■ **Problem**
Print the records below from the first line through the line containing "COLLAR_FRONT_TOP = COLLAR_FRONT_BOTTOM", both included, word for word.

■ **Material for the task**
>> START
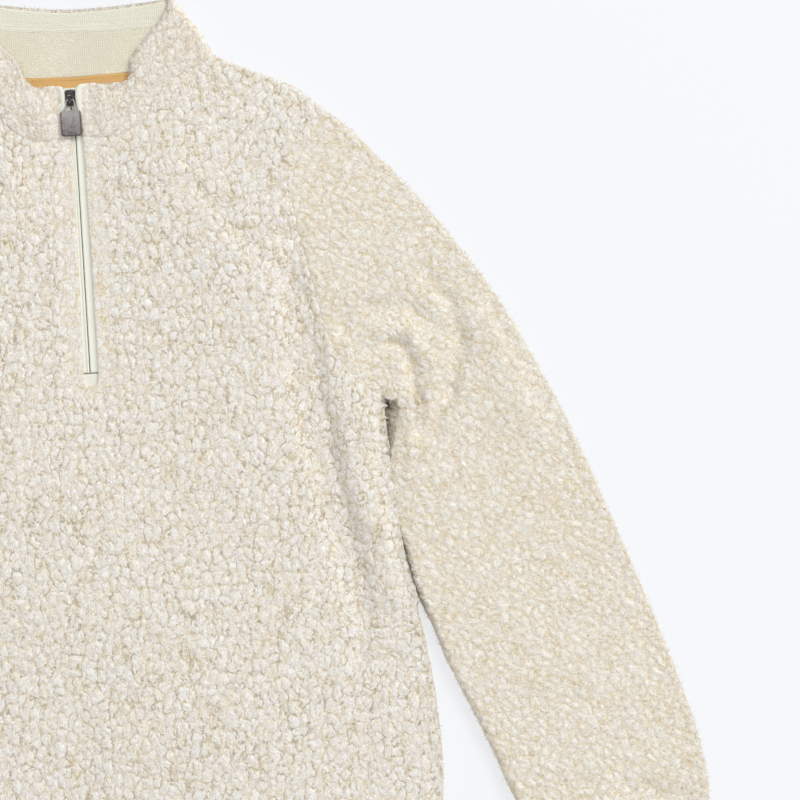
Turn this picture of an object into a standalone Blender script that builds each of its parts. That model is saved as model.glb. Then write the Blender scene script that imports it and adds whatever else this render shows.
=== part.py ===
"""Sherpa fleece quarter-zip pullover, laid flat on its back, one object for each cut piece.

The tables hold millimetres and the meshes metres. X runs across the garment to the wearer's left,
Y from hem to collar, and Z up from the surface it lies on. Outlines are drawn from the foot of the
zip, and every point is moved by ORIGIN_Y, so that the whole garment is centred on the origin.
"""

import math

import bmesh
import bpy
from mathutils import Matrix, Vector

MM = 0.001
COLLECTION = "sherpa_fleece_pullover"
ORIGIN_Y = -60.25

# Cloth and seams.
FLEECE = 5.5
SEAM_GAP = 0.3
ROUND = 3.4
SLEEVE_ROUND = 2.0
COLLAR_ROUND = 2.4
ROUND_STEPS = 2
LEVEL_SLOPE = 0.25
LINING = 1.0
TAPE = 0.9

# Levels of the layers above the surface below.
BACK_TOP = FLEECE
FRONT_BOTTOM = BACK_TOP + SEAM_GAP
FRONT_TOP = FRONT_BOTTOM + FLEECE
LINING_BOTTOM = BACK_TOP + SEAM_GAP
COLLAR_FRONT_BOTTOM = LINING_BOTTOM + LINING + SEAM_GAP
COLLAR_FRONT_TOP = COLLAR_FRONT_BOTTOM + FLEECE

# Outlines of the wearer's left half; the right half mirrors them.
HEM_CENTRE = (0.0, -412.0)
SIDE_SEAM = (  # x, y from the hem up to the armpit
    (262.0, -406.0),
    (267.5, -370.0),
    (269.5, -335.0),
    (266.0, -286.0),
    (261.0, -235.0),
    (253.5, -192.0),
    (248.0, -150.0),
    (244.0, -90.0),
    (240.0, -36.0),
)
ARMPIT = (240.0, -36.0)
SHOULDER_POINT = (203.0, 204.5)
ARMHOLE_HOLLOW = (  # share of the way up from the armpit, depth in from the straight line
    (0.0, 0.0),
    (0.08, 20.0),
    (0.23, 34.0),
    (0.46, 38.5),
    (0.70, 40.5),
    (0.80, 35.5),
    (0.87, 25.0),
    (0.94, 9.5),
    (1.0, 0.0),
)
SHOULDER_SEAM = (  # x, y from the neck out to the shoulder point
    (117.5, 252.5),
    (128.0, 247.0),
    (146.0, 239.0),
    (166.0, 230.5),
    (185.5, 220.0),
    (203.0, 204.5),
)
NECK_FRONT = (  # x, y from beside the zip out to the shoulder seam
    (6.0, 193.6),
    (32.0, 192.2),
    (46.0, 198.0),
    (58.0, 208.0),
    (68.0, 224.0),
    (84.0, 238.0),
    (103.0, 246.0),
    (117.5, 252.5),
)
NECK_BACK = (  # x, y from the middle out to the shoulder seam
    (0.0, 243.0),
    (45.0, 244.2),
    (88.0, 247.6),
    (117.5, 252.5),
)
COLLAR_TOP_LEFT = (  # x, y from beside the zip out to the side fold, wearer's left
    (4.0, 235.4),
    (12.0, 237.0),
    (38.0, 235.6),
    (46.5, 241.0),
    (48.0, 252.0),
    (54.0, 262.5),
    (65.5, 275.0),
    (77.0, 288.0),
    (84.5, 303.5),
)
COLLAR_TOP_RIGHT = (  # the same on the wearer's right, where the edge stands closer to the zip
    (8.6, 235.4),
    (18.0, 236.6),
    (29.5, 235.4),
    (38.5, 243.0),
    (43.5, 257.0),
    (57.0, 272.5),
    (75.0, 288.0),
    (84.5, 303.5),
)
COLLAR_TOP_BACK = (  # x, y from the middle out to the side fold
    (0.0, 298.8),
    (40.0, 299.2),
    (70.0, 301.4),
    (84.5, 303.5),
)
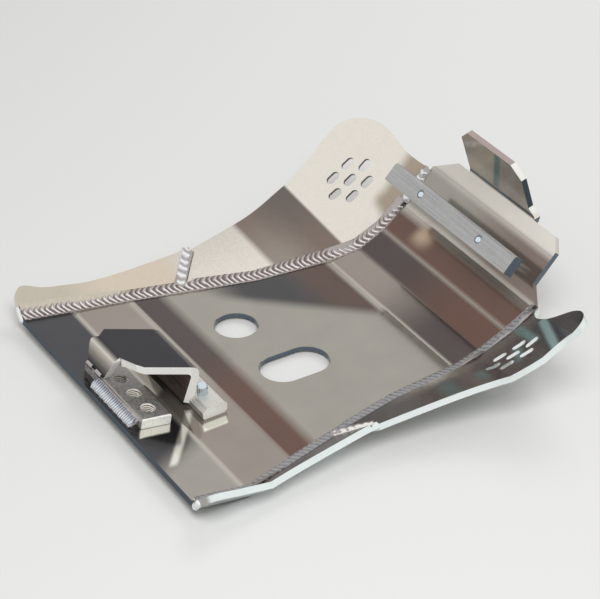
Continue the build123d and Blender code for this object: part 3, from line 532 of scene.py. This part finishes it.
def ripple_colour(lower, upper, toe, toe_from):
    """Colour of a rippled bead, with painted highlights and shade: a row of tones over each ripple on its lower
    half, another on its upper half, and one tone on its lower toe."""
    def colour(net, at):
        phase = net.node("ShaderNodeAttribute", attribute_name="phase").outputs["Fac"]
        across = net.node("ShaderNodeAttribute", attribute_name="across").outputs["Fac"]
        place_in = net.math("FRACT", phase)
        body = net.mix(net.span(across, -0.2, 0.35), net.ramp(place_in, lower), net.ramp(place_in, upper))
        return net.mix(net.span(across, toe_from, toe_from - 0.16), body, tone(*toe))
    return colour


# Painted highlights and shade over one ripple, from its start at 0 to the next at 1.
BRIGHT = [(0.0, (104, 92, 90)), (0.2, (126, 112, 110)), (0.42, (170, 160, 158)), (0.56, (252, 251, 249)),
          (0.76, (236, 233, 231)), (0.9, (134, 122, 120)), (1.0, (104, 92, 90))]
SHADED = [(0.0, (86, 75, 73)), (0.3, (140, 128, 126)), (0.6, (196, 189, 187)), (0.86, (142, 131, 129)),
          (1.0, (86, 75, 73))]
DULL = [(0.0, (122, 121, 124)), (0.5, (160, 159, 161)), (1.0, (122, 121, 124))]
WHITE = [(0.0, (158, 152, 155)), (0.5, (248, 248, 250)), (1.0, (158, 152, 155))]
BLUISH = [(0.0, (138, 142, 150)), (0.4, (204, 208, 216)), (0.65, (250, 252, 255)), (0.9, (178, 182, 190)),
          (1.0, (138, 142, 150))]
STEEL_BLUE = [(0.0, (62, 68, 80)), (0.35, (146, 150, 160)), (0.6, (206, 210, 218)), (1.0, (62, 68, 80))]


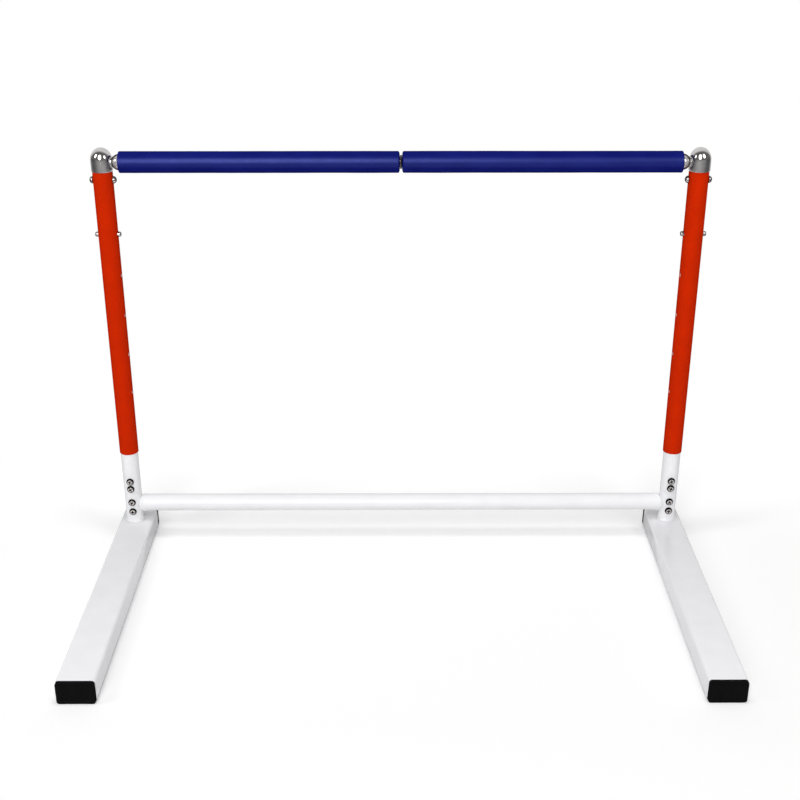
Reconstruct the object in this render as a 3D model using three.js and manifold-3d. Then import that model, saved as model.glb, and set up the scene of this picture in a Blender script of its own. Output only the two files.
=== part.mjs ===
// A height-adjustable track hurdle with a split, self-closing padded bar.
// Millimetres, +Z up, +X to the right, +Y away from the athlete's side.
// The origin is on the floor, under the middle of the hurdle.

import * as THREE from "three";
import { mergeVertices } from "three/addons/utils/BufferGeometryUtils.js";
import Module from "manifold-3d";

const wasm = await Module();
wasm.setup();

// General clearances
const fitGap = 0.3; // between any two pieces that touch
const overrun = 2; // how far a cutting shape runs past what it cuts

// Base legs: rectangular tubes lying along Y
const legLength = 581; // over both end plugs
const legWidth = 64;
const legHeight = 40;
const legWall = 2;
const legCornerRadius = 5;

// Black plugs in the leg ends
const plugFlangeThickness = 7;
const plugEdgeChamfer = 1.5;
const plugSideInset = 0.75; // how far a flange's sides stand in from the leg's
const plugInsertDepth = 18;
const plugInsertWall = 2.5;

// Posts: a stub welded to each leg, and the inner post standing on it
const postSpacing = 1040; // between the two post axes
const postSetback = 47; // from a leg's back end to the post axis
const postOutset = 4; // from a leg's middle plane out to the post axis
const postDiameter = 32.8;
const postWall = 1.8;
const stubLength = 60; // from the leg up to the joint with the inner post
const weldLeg = 4;
const innerPostTail = 25; // how far it stands above the snap buttons' axis

// Cross tube between the stubs
const crossTubeDiameter = 32.8;
const crossTubeWall = 1.5;
const crossTubeHeight = 75.5; // axis above the floor

// Coupling sleeve across the seam, and the screws that hold it
const couplingFoot = 14; // from the stub's foot up to the sleeve
const couplingRise = 46; // from the seam up to the sleeve's top
const couplingWall = 4;
const screwHeightShares = [-0.8, -0.37, 0.26, 0.6]; // of the sleeve below and above the seam
const screwDiameter = 6;
const screwHeadDiameter = 14.1;
const screwHeadHeight = 4.2;
const screwHeadRim = 1;
const screwRecessLength = 8.4;
const screwRecessWidth = 1.8;
const screwRecessDepth = 2.4;

// Bar: its height above the floor at the lowest setting, pads and core
const lowestBarTop = 762;
const padDiameter = 37.6;
const padOuterEdgeRadius = 0.9;
const padCrownShare = 0.8; // how far the rounded middle end draws in, of the foam's thickness
const padCrownLength = 3.2;
const coreDiameter = 22;
const coreWall = 1.5;
const middleGap = 0.4; // between the two bar halves, enough for their corners to swing past
const middlePlugDiameter = 26.4;
const middlePlugThickness = 1.5;
const middlePlugEdge = 0.4;
const middlePlugShank = 20;

// Ball end of each bar half, seated in a cup on the cap
const ballDiameter = 28;
const ballStandoff = 11.5; // from the cap's side to the ball's centre
const ballShankLength = 35;
const ballMouthDiameter = 11;
const ballMouthDepth = 3;

// Riser: the painted tube that slides on the inner post
const riserWall = 0.9;
const riserFootRise = 85; // from the seam up to the riser's lower end, at the lowest setting
const settingPitch = 76.2;
const settingCount = 5;
const firstSettingDrop = 113.4; // from the riser's top to its highest hole pair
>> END
■ **Exercise response**
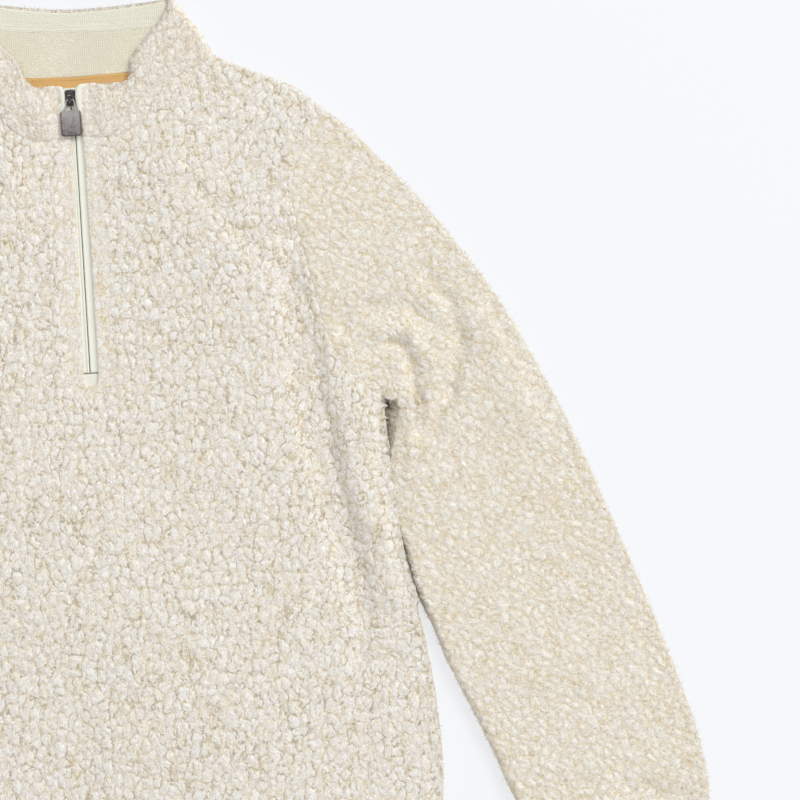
Turn this picture of an object into a standalone Blender script that builds each of its parts. That model is saved as model.glb. Then write the Blender scene script that imports it and adds whatever else this render shows.
=== part.py ===
"""Sherpa fleece quarter-zip pullover, laid flat on its back, one object for each cut piece.

The tables hold millimetres and the meshes metres. X runs across the garment to the wearer's left,
Y from hem to collar, and Z up from the surface it lies on. Outlines are drawn from the foot of the
zip, and every point is moved by ORIGIN_Y, so that the whole garment is centred on the origin.
"""

import math

import bmesh
import bpy
from mathutils import Matrix, Vector

MM = 0.001
COLLECTION = "sherpa_fleece_pullover"
ORIGIN_Y = -60.25

# Cloth and seams.
FLEECE = 5.5
SEAM_GAP = 0.3
ROUND = 3.4
SLEEVE_ROUND = 2.0
COLLAR_ROUND = 2.4
ROUND_STEPS = 2
LEVEL_SLOPE = 0.25
LINING = 1.0
TAPE = 0.9

# Levels of the layers above the surface below.
BACK_TOP = FLEECE
FRONT_BOTTOM = BACK_TOP + SEAM_GAP
FRONT_TOP = FRONT_BOTTOM + FLEECE
LINING_BOTTOM = BACK_TOP + SEAM_GAP
COLLAR_FRONT_BOTTOM = LINING_BOTTOM + LINING + SEAM_GAP
COLLAR_FRONT_TOP = COLLAR_FRONT_BOTTOM + FLEECE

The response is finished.